Boy Scouts consider changing policy on gays

Boy Scouts consider changing policy on gays

HONOLULU (HawaiiNewsNow) - The Boy Scouts of America is considering allowing openly gay members and leaders and it would leave the decision up to local groups. It is potentially a big development as the organization has had a long standing position against allowing openly gay scouts.

Steve Wagoner recalls fond memories of being a Cub Scout and Boy Scout in New Jersey.  Skip ahead to present day and he is an openly gay board member of Equality Hawaii who thinks it's about time the Boy Scouts of America stops sending mixed messages.

"When you are teaching social responsibility and civic awareness and then teaching children it's also okay to discriminate, those are two principles I don't think can be further apart," said Steve Wagoner, Equality Hawaii.

Today the Boy Scouts said instead of a blanket ban against gays, it is considering the option of allowing its local chartered organizations decide if it will open membership to homosexuals or keep the ban in place.

"(Boy Scouts of America) members and parents would be able to choose a local unit which best meets the needs of their families," said Deron Smith, Director of Public Relations for the Boy Scouts of America, in a written statement.

This consideration comes just six months after the Boy Scouts reiterated its policy against homosexuals.

"This shows that there is movement.

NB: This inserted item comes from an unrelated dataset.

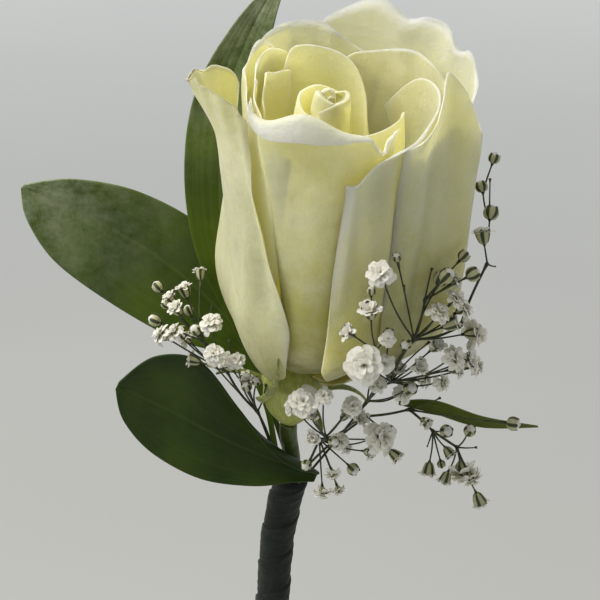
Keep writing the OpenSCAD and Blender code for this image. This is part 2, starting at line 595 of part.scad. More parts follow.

And so we're happy. We know it's good for the kids. It's just it needs to be across the board," said Carolyn Golojuch, PFLAG Oahu, Parents, Family and Friends of Lesbians and Gays.

Gay advocates say it's not enough considering a kid could be accepted in one town but not another. Many of the local scout organizations are chartered by religious group and it could be possible to have troops in neighboring communities take a different stance on the issue.

"A child can live in as many as five or more states in their adolescence. Being accepted in one area and then they move to another and they can't be part of the Boy Scouts. How traumatic is that? And how detrimental to their own psyche?" said Golojuch.

"I think the values are important and I think all children should be included. I think discrimination is wrong on all fronts but especially against children. It's especially hurtful," said Wagoner. "When you discriminate against the children, when you discriminate against the scout leaders, really the people that hurt at the end of the day are the children."

The local Boy Scouts of America Aloha Council in Hawaii said it was too early to talk and would not say what it would do if given a choice to allow gays.  However it is obligated to support what the national council decides.

The national board will meet next week.  People on both sides of the issue should be prepared for anything.

The following is a written statement by Deron Smith, Director of Public Relations for the Boy Scouts of America:

"For more than 100 years Scouting's focus has been on working together to deliver the nation's foremost youth program of character development and values-based leadership training. Scouting has always been in an ongoing dialogue with the Scouting family to determine what is in the best interest of the organization and the young people we serve.

"Currently, the BSA is discussing potentially removing the national membership restriction regarding sexual orientation. This would mean there would no longer be any national policy regarding sexual orientation, but that the chartered organizations that oversee and deliver Scouting would accept membership and select leaders consistent with their organization's mission, principles or religious beliefs. BSA members and parents would be able to choose a local unit which best meets the needs of their families.

"The policy change under discussion would allow the religious, civic or educational organizations that oversee and deliver Scouting to determine how to address this issue. The Boy Scouts would not, under any circumstances, dictate a position to units, members or parents. Under this proposed policy, the BSA would not require any chartered organization to act in ways inconsistent with that organization's mission, principles or religious beliefs."